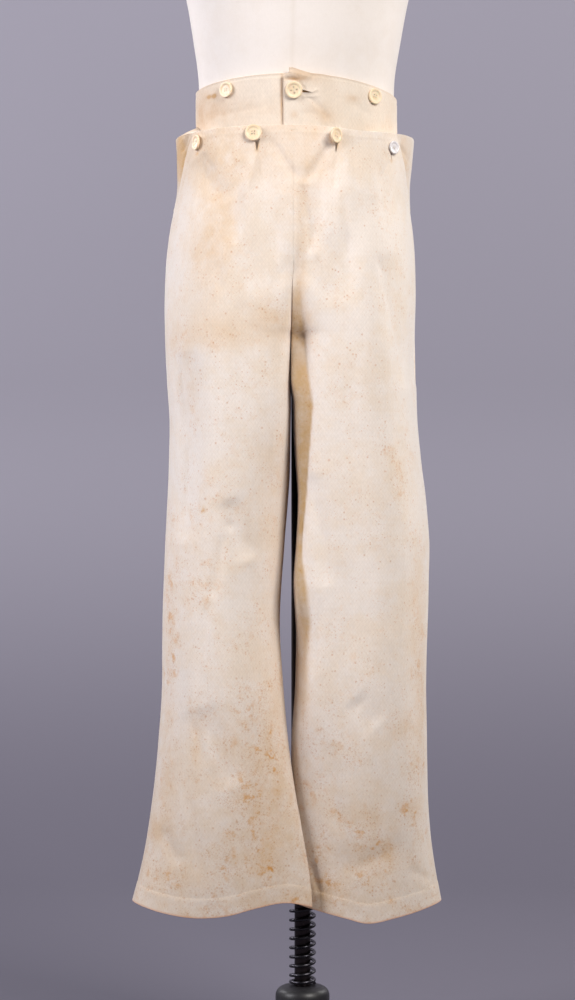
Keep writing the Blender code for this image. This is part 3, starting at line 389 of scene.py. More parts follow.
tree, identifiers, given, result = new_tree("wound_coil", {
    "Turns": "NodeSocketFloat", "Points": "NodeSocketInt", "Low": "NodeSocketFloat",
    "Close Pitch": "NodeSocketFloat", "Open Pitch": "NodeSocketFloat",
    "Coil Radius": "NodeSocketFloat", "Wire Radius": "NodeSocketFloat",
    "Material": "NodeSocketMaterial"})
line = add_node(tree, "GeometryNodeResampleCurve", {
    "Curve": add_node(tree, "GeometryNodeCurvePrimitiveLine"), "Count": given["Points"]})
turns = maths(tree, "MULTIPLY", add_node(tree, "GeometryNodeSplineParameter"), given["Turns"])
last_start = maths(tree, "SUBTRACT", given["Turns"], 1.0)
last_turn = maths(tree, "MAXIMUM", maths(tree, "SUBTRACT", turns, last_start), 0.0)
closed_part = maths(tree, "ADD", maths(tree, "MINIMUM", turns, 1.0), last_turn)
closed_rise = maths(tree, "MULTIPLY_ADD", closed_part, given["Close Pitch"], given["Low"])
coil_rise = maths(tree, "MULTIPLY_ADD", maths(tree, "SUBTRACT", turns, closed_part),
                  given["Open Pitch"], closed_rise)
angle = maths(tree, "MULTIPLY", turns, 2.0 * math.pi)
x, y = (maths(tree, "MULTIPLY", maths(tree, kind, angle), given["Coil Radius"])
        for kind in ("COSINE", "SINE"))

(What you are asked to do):
Give back the whole listing, word for word.

(Complete response):
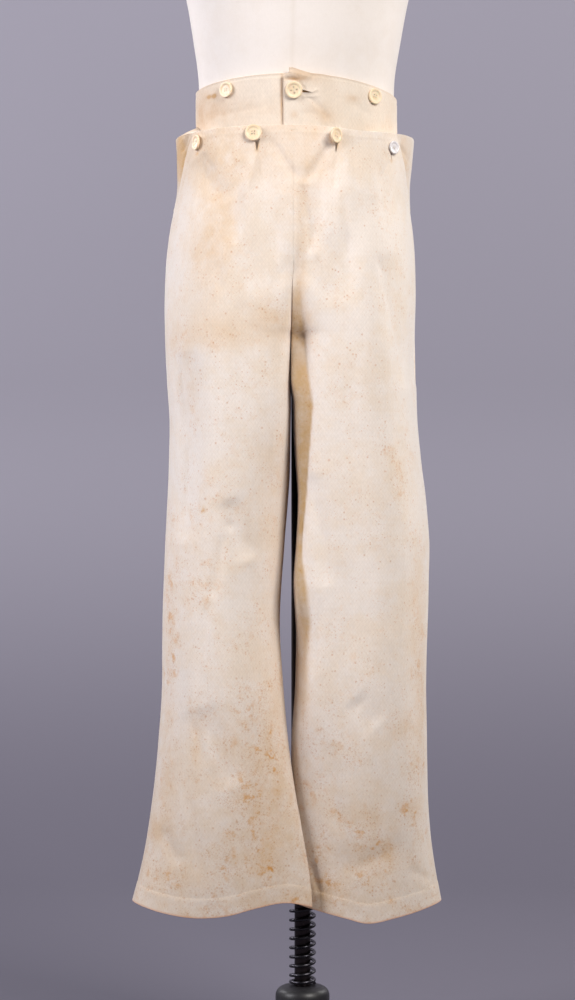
Keep writing the Blender code for this image. This is part 3, starting at line 389 of scene.py. More parts follow.
tree, identifiers, given, result = new_tree("wound_coil", {
    "Turns": "NodeSocketFloat", "Points": "NodeSocketInt", "Low": "NodeSocketFloat",
    "Close Pitch": "NodeSocketFloat", "Open Pitch": "NodeSocketFloat",
    "Coil Radius": "NodeSocketFloat", "Wire Radius": "NodeSocketFloat",
    "Material": "NodeSocketMaterial"})
line = add_node(tree, "GeometryNodeResampleCurve", {
    "Curve": add_node(tree, "GeometryNodeCurvePrimitiveLine"), "Count": given["Points"]})
turns = maths(tree, "MULTIPLY", add_node(tree, "GeometryNodeSplineParameter"), given["Turns"])
last_start = maths(tree, "SUBTRACT", given["Turns"], 1.0)
last_turn = maths(tree, "MAXIMUM", maths(tree, "SUBTRACT", turns, last_start), 0.0)
closed_part = maths(tree, "ADD", maths(tree, "MINIMUM", turns, 1.0), last_turn)
closed_rise = maths(tree, "MULTIPLY_ADD", closed_part, given["Close Pitch"], given["Low"])
coil_rise = maths(tree, "MULTIPLY_ADD", maths(tree, "SUBTRACT", turns, closed_part),
                  given["Open Pitch"], closed_rise)
angle = maths(tree, "MULTIPLY", turns, 2.0 * math.pi)
x, y = (maths(tree, "MULTIPLY", maths(tree, kind, angle), given["Coil Radius"])
        for kind in ("COSINE", "SINE"))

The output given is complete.